ELO works by predicting the expected outcome of a match between two players and adjusting their ratings based on whether the result was expected or surprising. If a lower-rated model beats a higher-rated one, it gains more points than if it beats an equally-rated model. Over many rounds, the ratings converge to reflect true relative skill.
For our use case, this means:
- Models don't need to be tested on the same prompts to be compared
- Upsets are rewarded more, which accelerates rating convergence
- The system is self-correcting — a single bad vote has minimal impact
- Everyone can see exactly how rankings are calculated (
convex/votes.ts:61-69)
We use a K-factor of 32, which is the standard for amateur chess and provides a good balance between responsiveness and stability.

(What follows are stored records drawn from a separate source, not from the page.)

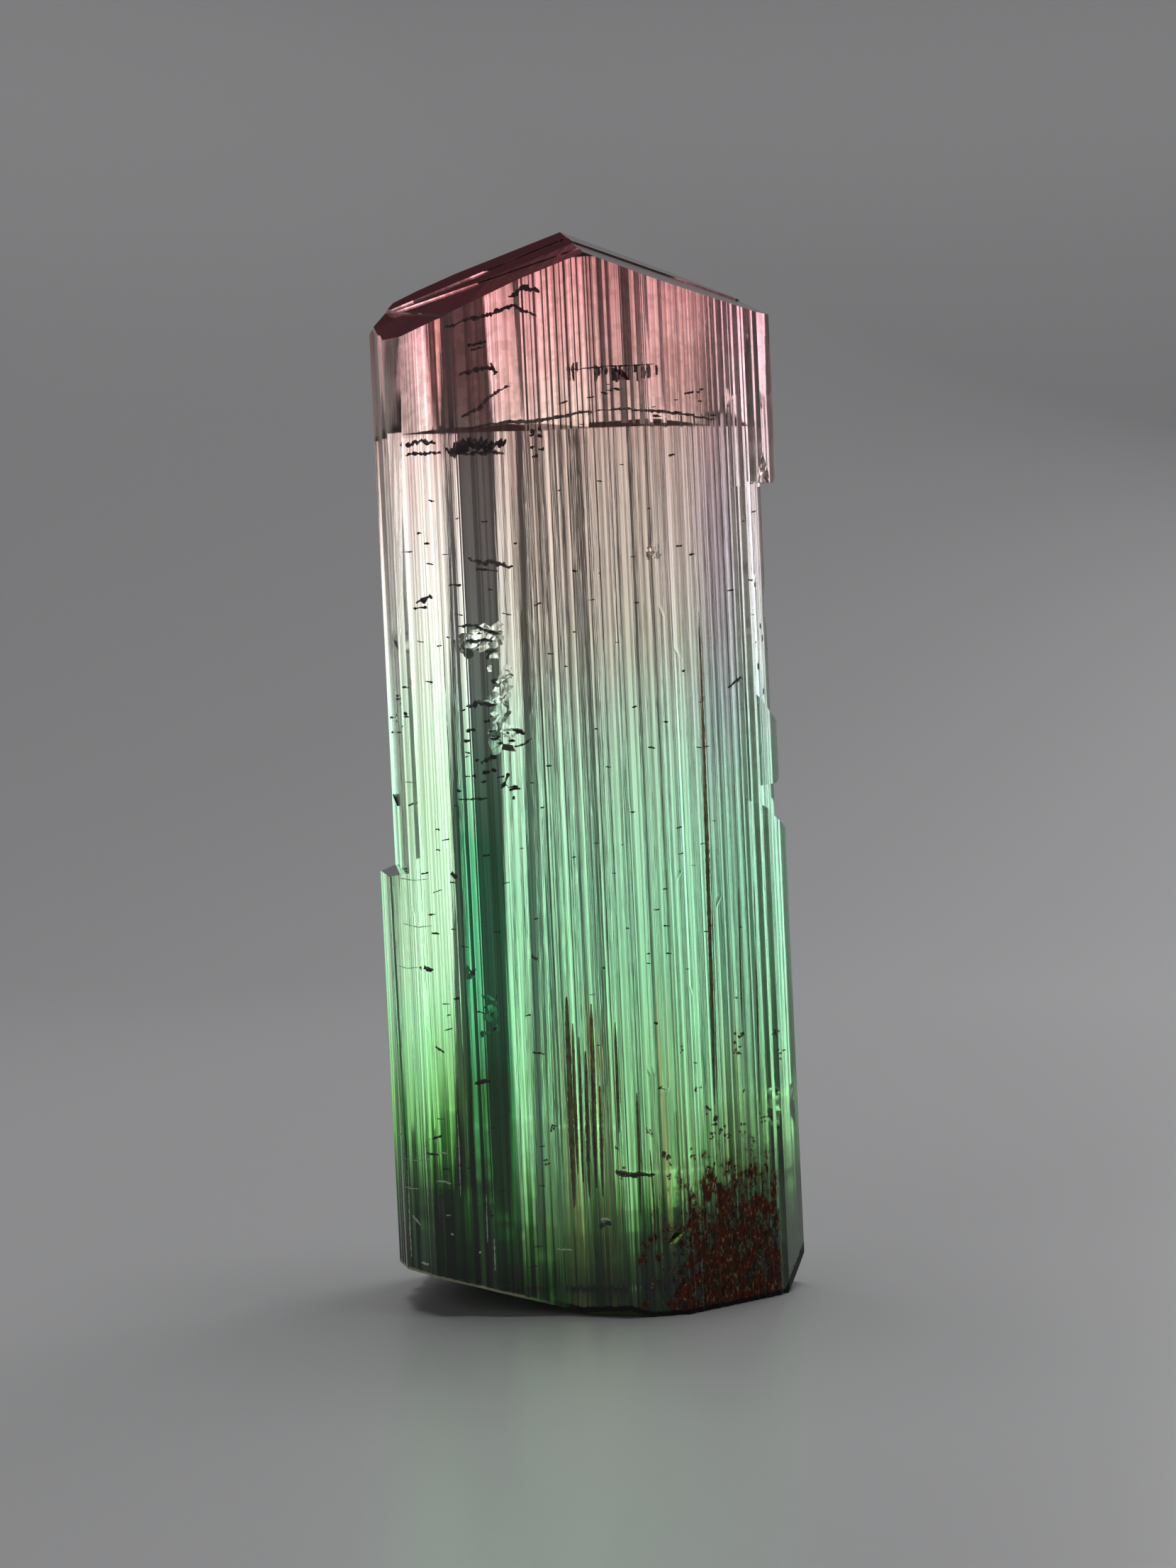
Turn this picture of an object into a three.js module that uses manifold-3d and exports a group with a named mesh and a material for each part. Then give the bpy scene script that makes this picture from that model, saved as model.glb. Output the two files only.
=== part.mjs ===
// A two-coloured tourmaline crystal: a rounded, striated prism with a three-faced pointed end, thin
// growth layers on its sides, chipped edges and a broken foot that it stands on.
// Millimetres and degrees. +Z is up, +X is right and +Y is away from the viewer of its best side.
// The origin is the middle of the bounding box, at the level of the foot.

import * as THREE from "three";
import { mergeVertices } from "three/addons/utils/BufferGeometryUtils.js";
import Module from "manifold-3d";

const wasm = await Module();
wasm.setup();

// Driving dimensions
const apexHeight = 52.0; // along the long axis, from the foot
const leanLeft = 2.7; // of the long axis, to -X
const leanFront = 2.3; // of the long axis, to -Y
const axisFoot = { x: 1.09, y: 0.66 }; // where the long axis meets the foot
const overlength = 4; // that the uncut prism runs past the foot and past the apex

// The growth directions of the prism's faces are 30 degrees apart, and this is one of them.
const growthAzimuth = 7;
const growthStep = 30;

// The sides of the prism in order round the axis: azimuth of the outward normal, distance from the
// axis, and the growth steps. A number means so many steps of uneven width, and a list gives the width
// of each as a share of the side.
const sides = [
  { azimuth: 267, distance: 7.54, steps: [0.06, 0.2, 0.07, 0.2, 0.22, 0.07, 0.1, 0.08] },
  { azimuth: 293, distance: 7.33, steps: 4 },
  { azimuth: 320, distance: 6.95, steps: 13 },
  { azimuth: 341, distance: 8.15, steps: 4 },
  { azimuth: 12, distance: 9.35, steps: 2 },
  { azimuth: 41, distance: 8.75, steps: 5 },
  { azimuth: 80, distance: 8.15, steps: 5 },
  { azimuth: 104, distance: 8.0, steps: 6 },
  { azimuth: 129, distance: 9.58, steps: 3 },
  { azimuth: 172, distance: 9.516, steps: 3 },
  { azimuth: 189, distance: 9.42, steps: 4 },
  { azimuth: 221, distance: 10.8, steps: 1 },
];

// The three faces of the pointed end, which meet at the apex.
const pointFaces = [
  { azimuth: 217, slope: 26.7 },
  { azimuth: 337, slope: 26.4 },
  { azimuth: 97, slope: 27.3 },
];
const apex = { x: -0.1, y: 0.35 }; // on the axis, seen along it

// Narrow faces and worn corners round the pointed end: azimuth, slope, and height and distance from the
// axis of a point on each.
const narrowFaces = [
  { azimuth: 186, slope: 52, height: 47.8, distance: 9.2 },
  { azimuth: 2, slope: 50, height: 48.9, distance: 9.3 },
  { azimuth: 217, slope: 88.2, height: 40, distance: 10.6 },
  { azimuth: 157, slope: 15.4, height: 51.93, distance: 0 },
  { azimuth: 37, slope: 15.2, height: 51.93, distance: 0 },
];

// Steep faces at the back of the pointed end, which stop at a ledge. Each cut takes what lies beyond all
// of its planes: azimuth, slope, and distance from the axis at the ledge.
const ledgeHeight = 42.5;
const backCuts = [
  [{ azimuth: 97, slope: 63.5, distance: 7.0 }],
  [{ azimuth: 117, slope: 66, distance: 8.3 }],
  [
    { azimuth: 97, slope: 63.5, distance: 6.47 },
    { azimuth: 117, slope: 66, distance: 7.3 },
  ],
];

// Growth layers on the sides: the thickness on each side that a layer covers, its ends, and the slant
// of its broken ends with the azimuth that they slope down towards. Elsewhere a layer lies inside the
// crystal.
const layers = [
  { on: { 189: 0.86, 172: 0.45 }, bottom: -overlength, top: 21.5, slant: 12, towards: 190 },
  { on: { 12: 0.75, 341: 0.2, 41: 0.5 }, bottom: -overlength, top: 22.7, slant: 30, towards: 20 },
  { on: { 12: 1.0, 341: 0.5, 41: 0.6 }, bottom: 39.4, top: apexHeight, slant: 24, towards: 30 },
  { on: { 12: 0.4, 341: 0.15 }, bottom: 24.6, top: 27.9, slant: 42, towards: 10 },
  { on: { 41: 0.5 }, bottom: -overlength, top: 8, slant: 40, towards: 52 },
];
const layerReach = 9.5; // distance from the axis at which a layer's ends have their stated height
const layerInset = 0.12; // of a layer's other sides below the crystal's surface

// Chips: height, azimuth and distance from the axis of the hollow's centre, then its radii round the
// prism, along it and into it.
const chips = [
  { height: 39.5, azimuth: 2, distance: 9.75, across: 1.1, along: 1.5, deep: 0.75 },
  { height: 37.9, azimuth: 352, distance: 9.3, across: 0.8, along: 1.1, deep: 0.6 },
  { height: 36.2, azimuth: 4, distance: 9.55, across: 0.9, along: 0.9, deep: 0.5 },
  { height: 33.4, azimuth: 8, distance: 9.6, across: 0.9, along: 1.6, deep: 0.42 },
  { height: 27.2, azimuth: 3, distance: 9.95, across: 0.8, along: 0.9, deep: 0.5 },
  { height: 25.2, azimuth: 0, distance: 9.9, across: 0.7, along: 0.6, deep: 0.45 },
  { height: 6.9, azimuth: 250, distance: 8.15, across: 0.8, along: 0.5, deep: 0.55 },
  { height: 32.4, azimuth: 127, distance: 9.0, across: 0.9, along: 0.9, deep: 0.8 },
  { height: 29.0, azimuth: 124, distance: 8.8, across: 0.5, along: 1.7, deep: 0.7 },
  { height: 44.6, azimuth: 57, distance: 9.35, across: 1.3, along: 1.7, deep: 0.8 },
  { height: 8.2, azimuth: 44, distance: 9.6, across: 1.1, along: 1.3, deep: 0.8 },
];

// The broken foot. Each cut takes away what lies below a plane through a point, which rises from the
// point towards an azimuth. The rest of the foot is flat.
const footCuts = [
  { x: 3.3, y: -6.53, rises: 262, slope: 30 },
  { x: 0.4, y: -5.93, rises: 205, slope: 14.4 },
  { x: -7.6, y: -4.53, rises: 218, slope: 52 },
  { x: 9.4, y: -2.53, rises: 352, slope: 70 },
  { x: 7.9, y: 4.97, rises: 40, slope: 24 },
  { x: -5.0, y: 6.07, rises: 128, slope: 16 },
];

const degrees = Math.PI / 180;
const mergeWithin = 1e-4;
const chipDetail = 2;
const chipTurn = 40; // that chips are tilted by at most, from side to side
const cutBox = 60; // edge of the boxes that cut planes are made from

// The same uneven numbers each time, between 0 and 1.
function unevenNumbers(seed) {
  let state = seed;
  return () => {
    state = (state * 16807) % 2147483647;
    return state / 2147483647;
  };
}

// A unit vector on the plan, at an azimuth.
function bearing(azimuth) {
  return new THREE.Vector2(Math.cos(azimuth * degrees), Math.sin(azimuth * degrees));
}

// The corner where two neighbouring sides meet.
function cornerOf(before, after) {
  const p = bearing(before.azimuth);
  const q = bearing(after.azimuth);
  const cross = p.x * q.y - p.y * q.x;
  const x = (before.distance * q.y - after.distance * p.y) / cross;
  const y = (after.distance * p.x - before.distance * q.x) / cross;
  return new THREE.Vector2(x, y);
}

// The shares of a side that its growth steps take.
function stepShares(steps, random) {
  if (Array.isArray(steps)) {
    return steps;
  }
  const widths = Array.from({ length: steps }, () => 0.35 + random());
  const total = widths.reduce((sum, width) => sum + width, 0);
  return widths.map((width) => width / total);
}

// One side as growth steps: each step is a short face in one growth direction and then one in the
// next, so that the side as a whole runs between the two.
function steppedSide(side, from, to, random) {
  const turns = Math.floor((side.azimuth - growthAzimuth) / growthStep);
  const first = bearing(growthAzimuth + turns * growthStep + 90);
  const second = bearing(growthAzimuth + (turns + 1) * growthStep + 90);
  const whole = to.clone().sub(from);
  const cross = first.x * second.y - first.y * second.x;
  const alongFirst = (whole.x * second.y - whole.y * second.x) / cross;
  const alongSecond = (first.x * whole.y - first.y * whole.x) / cross;
  const points = [];
  const at = from.clone();
  for (const share of stepShares(side.steps, random)) {
    points.push(at.clone());
    at.addScaledVector(second, alongSecond * share);
    points.push(at.clone());
    at.addScaledVector(first, alongFirst * share);
  }
  return points;
}

// The outline of the prism across its axis.
function outline(sideList, seed) {
  const random = unevenNumbers(seed);
  const count = sideList.length;
  const corners = sideList.map((side, i) => cornerOf(sideList[(i + count - 1) % count], side));
  return sideList.flatMap((side, i) => steppedSide(side, corners[i], corners[(i + 1) % count], random));
}

// A closed mesh as a solid that can be joined and cut.
function solidOf(geometry) {
  const bare = geometry.clone();
  bare.deleteAttribute("normal");
  bare.deleteAttribute("uv");
  const merged = mergeVertices(bare, mergeWithin);
  return new wasm.Manifold(
    new wasm.Mesh({
      numProp: 3,
      vertProperties: new Float32Array(merged.getAttribute("position").array),
      triVerts: new Uint32Array(merged.getIndex().array),
    }),
  );
}

// A solid as a mesh's geometry.
function geometryOf(solid) {
  const mesh = solid.getMesh();
  const geometry = new THREE.BufferGeometry();
  geometry.setAttribute("position", new THREE.BufferAttribute(mesh.vertProperties, 3));
  geometry.setIndex(new THREE.BufferAttribute(mesh.triVerts, 1));
  const flat = geometry.toNonIndexed();
  flat.computeVertexNormals();
  return flat;
}

// A prism with the given outline, between two heights on the axis.
function prism(points, bottom, top) {
  const shape = new THREE.Shape(points);
  const geometry = new THREE.ExtrudeGeometry(shape, { depth: top - bottom, bevelEnabled: false });
  geometry.translate(0, 0, bottom);
  return solidOf(geometry);
}

// All that lies beyond a plane: the plane goes through a point, and its normal points out.
function beyond(point, normal) {
  const geometry = new THREE.BoxGeometry(cutBox, cutBox, cutBox);
  geometry.translate(0, 0, cutBox / 2);
  const turn = new THREE.Quaternion().setFromUnitVectors(new THREE.Vector3(0, 0, 1), normal);
  geometry.applyQuaternion(turn);
  geometry.translate(point.x, point.y, point.z);
  return solidOf(geometry);
}

// The normal of a face that slopes down towards an azimuth.
function slopingNormal(azimuth, slope) {
  const flat = bearing(azimuth).multiplyScalar(Math.sin(slope * degrees));
  return new THREE.Vector3(flat.x, flat.y, Math.cos(slope * degrees));
}

// A growth layer: the prism with some sides moved out, and its free end broken off on a slant.
function growthLayer(layer, seed) {
  const moved = sides.map((side) => ({
    ...side,
    distance: side.distance + (layer.on[side.azimuth] ?? -layerInset),
  }));
  const slab = prism(outline(moved, seed), layer.bottom, layer.top + overlength);
  const edge = bearing(layer.towards).multiplyScalar(layerReach);
  const top = new THREE.Vector3(edge.x, edge.y, layer.top);
  const cutTop = slab.subtract(beyond(top, slopingNormal(layer.towards, layer.slant)));
  if (layer.bottom < 0) {
    return cutTop;
  }
  const bottom = new THREE.Vector3(edge.x, edge.y, layer.bottom);
  const under = slopingNormal(layer.towards, layer.slant);
  under.z = -under.z;
  return cutTop.subtract(beyond(bottom, under));
}

// A shell-shaped hollow where a flake has come off.
function chip({ height, azimuth, distance, across, along, deep }, seed) {
  const random = unevenNumbers(seed);
  const geometry = new THREE.IcosahedronGeometry(1, chipDetail);
  geometry.rotateX(random() * Math.PI);
  geometry.rotateZ(random() * Math.PI);
  geometry.scale(deep, across, along);
  geometry.rotateX((random() - 0.5) * chipTurn * degrees);
  geometry.rotateZ(azimuth * degrees);
  const place = bearing(azimuth).multiplyScalar(distance);
  geometry.translate(place.x, place.y, height);
  return solidOf(geometry);
}

// All that a cut at the back of the pointed end takes away.
function backCut(planes) {
  let cut = beyond(new THREE.Vector3(0, 0, ledgeHeight), new THREE.Vector3(0, 0, 1));
  for (const plane of planes) {
    const place = bearing(plane.azimuth).multiplyScalar(plane.distance);
    const point = new THREE.Vector3(place.x, place.y, ledgeHeight);
    cut = cut.intersect(beyond(point, slopingNormal(plane.azimuth, plane.slope)));
  }
  return cut;
}

// The crystal upright on its own axis, before its foot is cut.
function uprightCrystal() {
  let body = prism(outline(sides, 11), -overlength, apexHeight + overlength);
  layers.forEach((layer, i) => {
    body = body.add(growthLayer(layer, 20 + i));
  });
  const top = new THREE.Vector3(apex.x, apex.y, apexHeight);
  for (const face of pointFaces) {
    body = body.subtract(beyond(top, slopingNormal(face.azimuth, face.slope)));
  }
  for (const face of narrowFaces) {
    const place = bearing(face.azimuth).multiplyScalar(face.distance);
    const point = new THREE.Vector3(place.x, place.y, face.height);
    body = body.subtract(beyond(point, slopingNormal(face.azimuth, face.slope)));
  }
  for (const planes of backCuts) {
    body = body.subtract(backCut(planes));
  }
  chips.forEach((hollow, i) => {
    body = body.subtract(chip(hollow, 40 + i));
  });
  return body;
}

// The lean of the long axis, and its place on the foot.
function leaned(solid) {
  const geometry = geometryOf(solid);
  geometry.rotateY(-leanLeft * degrees);
  geometry.rotateX(leanFront * degrees);
  geometry.translate(axisFoot.x, axisFoot.y, 0);
  return solidOf(geometry);
}

// The foot: flat at height 0, with the breaks that rise from it at its edges.
function onItsFoot(solid) {
  let body = solid.subtract(beyond(new THREE.Vector3(0, 0, 0), new THREE.Vector3(0, 0, -1)));
  for (const cut of footCuts) {
    const under = slopingNormal(cut.rises, cut.slope);
    under.z = -under.z;
    body = body.subtract(beyond(new THREE.Vector3(cut.x, cut.y, 0), under));
  }
  return body;
}

const tourmaline = new THREE.MeshStandardMaterial({ color: 0x7fb99a, roughness: 0.18, metalness: 0 });

const part = new THREE.Group();
const crystal = new THREE.Mesh(geometryOf(onItsFoot(leaned(uprightCrystal()))), tourmaline);
crystal.name = "crystal";
part.add(crystal);

export default part;
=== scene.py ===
# Looks of a two-coloured tourmaline crystal: rose pink at its point, pale in the middle and green at
# its foot. It is a clear striated prism, with growth layers, chips, inner cracks and rust stain.
# The shape is worked out in millimetres and turned to metres at the end of each piece.
# +X is the viewer's right and +Y is away from the viewer, as in the frame.

import math
import random
from types import SimpleNamespace

import bmesh
import bpy
from mathutils import Matrix, Vector, noise
from mathutils.bvhtree import BVHTree

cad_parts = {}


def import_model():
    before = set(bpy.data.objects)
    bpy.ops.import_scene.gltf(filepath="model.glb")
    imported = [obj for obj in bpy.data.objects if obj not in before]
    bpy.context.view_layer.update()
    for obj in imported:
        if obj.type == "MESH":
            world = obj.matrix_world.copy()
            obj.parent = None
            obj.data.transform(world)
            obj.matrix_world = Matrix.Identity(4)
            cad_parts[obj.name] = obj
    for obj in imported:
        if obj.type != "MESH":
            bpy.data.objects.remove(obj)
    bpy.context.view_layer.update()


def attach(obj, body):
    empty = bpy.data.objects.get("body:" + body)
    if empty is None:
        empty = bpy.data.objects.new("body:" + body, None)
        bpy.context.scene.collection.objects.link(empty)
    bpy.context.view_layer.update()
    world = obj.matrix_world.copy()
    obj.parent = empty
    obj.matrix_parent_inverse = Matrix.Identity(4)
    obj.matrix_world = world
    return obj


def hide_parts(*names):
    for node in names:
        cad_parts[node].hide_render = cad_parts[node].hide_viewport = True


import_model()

MM = 0.001

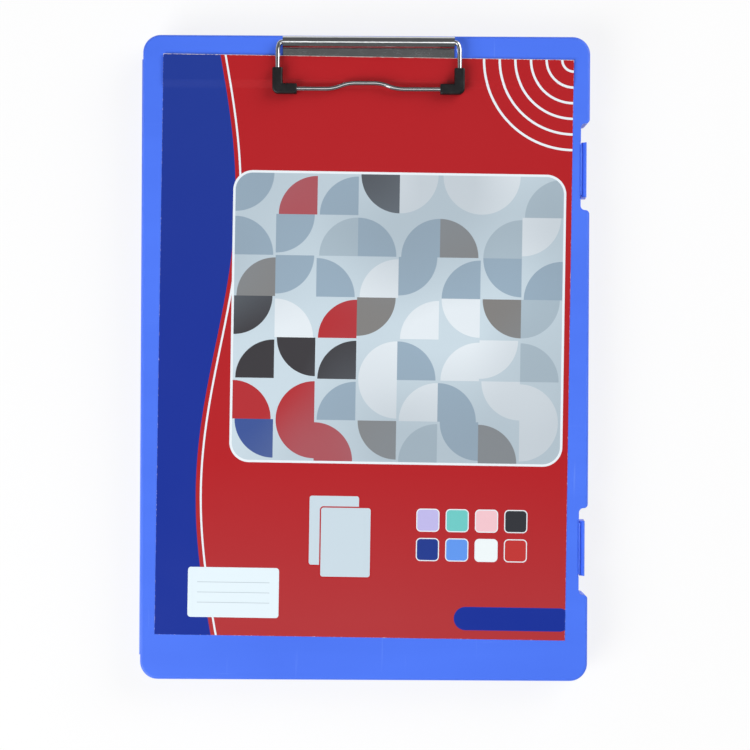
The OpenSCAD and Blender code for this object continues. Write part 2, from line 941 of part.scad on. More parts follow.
// The card lies on the clip's plate, slopes down in front of it and lies on the lid. Its bends
// stay along the plate's edge, and its outline is turned about the middle of its top edge.
module insert_card() {
    plate_top = lid_top + plate_t;
    slope_y = plate_front_y - card_slope;
    back_y = card_top_y + card_w;
    front_y = card_top_y - card_l - card_w;
    color(card_colour)
    intersection() {
        translate([clip_off, 0, 0])
            along_x(2 * card_l)
                polygon([
                    [back_y, plate_top],
                    [plate_front_y, plate_top],
                    [slope_y, lid_top],
                    [front_y, lid_top],
                    [front_y, lid_top + card_t],
                    [slope_y, lid_top + card_t],
                    [plate_front_y, plate_top + card_t],
                    [back_y, plate_top + card_t]
                ]);
        translate([clip_off, card_top_y, lid_top - over])
            rotate([0, 0, -card_turn])
                linear_extrude(plate_t + card_t + 2 * over)
                    translate([-card_w / 2, -card_l])
                        square([card_w, card_l]);
    }
}

tray_floor();
tray_walls();
tray_side();
tray_recess_upper();
tray_recess_lower();
tray_divider();
lid_panel();
lid_rim();
hinge_web();
latch_upper();
latch_lower();
latch_web_upper();
latch_web_lower();
clip_plate();
clip_bail();
clip_sleeve_left();
clip_sleeve_right();
rivet_left();
rivet_right();
washer_left();
washer_right();
insert_card();
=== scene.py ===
"""Looks of a storage clipboard box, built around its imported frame.

The box is a blue polypropylene tray with a hinged clipboard lid, two snap latches, a chrome wire
clip and a printed display card. Everything is in metres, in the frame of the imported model: X runs
from the hinge to the latches, Y towards the clip and Z up.
"""
from __future__ import annotations

import json
import logging
import math
from dataclasses import dataclass
from enum import Enum

import bpy
import numpy as np
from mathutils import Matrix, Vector


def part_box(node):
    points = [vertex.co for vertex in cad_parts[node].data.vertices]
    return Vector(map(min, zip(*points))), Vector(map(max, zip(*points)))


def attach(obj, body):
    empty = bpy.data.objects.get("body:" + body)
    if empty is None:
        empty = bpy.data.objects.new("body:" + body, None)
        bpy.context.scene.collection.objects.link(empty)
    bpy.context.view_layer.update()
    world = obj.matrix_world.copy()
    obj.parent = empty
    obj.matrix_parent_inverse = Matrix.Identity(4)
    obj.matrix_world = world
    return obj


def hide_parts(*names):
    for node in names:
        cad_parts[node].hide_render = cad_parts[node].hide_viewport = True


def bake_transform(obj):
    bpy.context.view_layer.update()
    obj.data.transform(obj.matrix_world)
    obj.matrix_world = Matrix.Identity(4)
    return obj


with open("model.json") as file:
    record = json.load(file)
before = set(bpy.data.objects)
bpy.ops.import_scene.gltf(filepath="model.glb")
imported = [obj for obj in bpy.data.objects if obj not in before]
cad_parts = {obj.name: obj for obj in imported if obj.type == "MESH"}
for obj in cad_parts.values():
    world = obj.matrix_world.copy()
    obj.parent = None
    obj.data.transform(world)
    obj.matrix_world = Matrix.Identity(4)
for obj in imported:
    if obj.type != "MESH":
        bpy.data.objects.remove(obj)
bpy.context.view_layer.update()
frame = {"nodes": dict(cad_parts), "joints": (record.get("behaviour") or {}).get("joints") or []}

LOG = logging.getLogger("clipboard_box")
MM = 0.001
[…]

The golden test runner runs dozens (sometimes hundreds) of model inferences in sequence — each one taking seconds. We built this as a Terminal UI instead of a web app for three reasons:
-
Long-running processes belong in the terminal. Golden tests can take 30-40 minutes to complete across 8 models. The terminal is the natural environment for long-running batch jobs — it persists, it's scriptable, and it doesn't time out or lose state if you close a browser tab.
-
Researchers live in the terminal. Our target users — educators, ML researchers, and students running evaluations — are already comfortable with CLI tools. A TUI gives them the speed of a CLI with the readability of a GUI.
-
Lower overhead, faster iteration. No browser rendering, no HTTP polling, no WebSocket connections. The TUI streams results directly to the terminal in real-time, making it easier to monitor progress, debug failures, and pipe output to files for later analysis.
The web app, on the other hand, is where users interactively compare models and vote — tasks that benefit from rich visual layouts, charts, and side-by-side text rendering.
opentests/
├── apps/
│ ├── web/ # Next.js web application
│ │ ├── src/
│ │ │ ├── app/ # Pages: test/, visualization/, info/
│ │ │ ├── components/ # Reusable UI components
│ │ │ └── lib/ # Utilities, model catalog
│ │ └── package.json
│ │
│ └── cli/ # Terminal UI application
│ ├── src/
│ │ ├── index.tsx # CLI entry point
│ │ └── goldenTest/ # Automated test runner
│ └── package.json
│
├── convex/ # Backend (serverless)
│ ├── schema.ts # Database schema
│ ├── rounds.ts # Model comparison rounds
│ ├── votes.ts # Voting + ELO calculation
│ ├── stats.ts # Leaderboard queries
│ └── model.ts # Model configurations
│
├── src/
│ └── goldenTest/ # Shared golden test code
│
└── package.json # Root workspace config
- Bun — JavaScript runtime and package manager. Install from bun.sh
- Git — For cloning the repository
- API Keys — You'll need inference API keys from providers like Groq
git clone https://github.com/your-username/opentests.git
cd opentestsbun installThis installs dependencies for all packages in the monorepo (web app, CLI, and shared code).
Create a .env.local file in the root directory:
GROQ_API_KEY=your_groq_api_key_hereAdd only the providers you plan to use.
In a separate terminal, start the Convex dev server:
npx convex devThis runs the backend locally and generates types into convex/_generated/.
bun run dev:webThe web app will be available at http://localhost:3000. Use it to compare models side-by-side, vote on responses, and view ELO leaderboards.
bun run dev:cliUse the CLI to run automated golden tests that evaluate models on raw intelligence and visualization capabilities.
# Full golden test suite (~30-40 min, 8 models)
bun run test:golden
# Quick validation test (~1 min, 2 models)
bun run test:validateEdit convex/model.ts and add your model to the AVAILABLE_MODELS array:
{
name: "Model Display Name",
slug: "provider/model-slug",
}This is a college research project. Use it freely for research, education, or your own evaluations.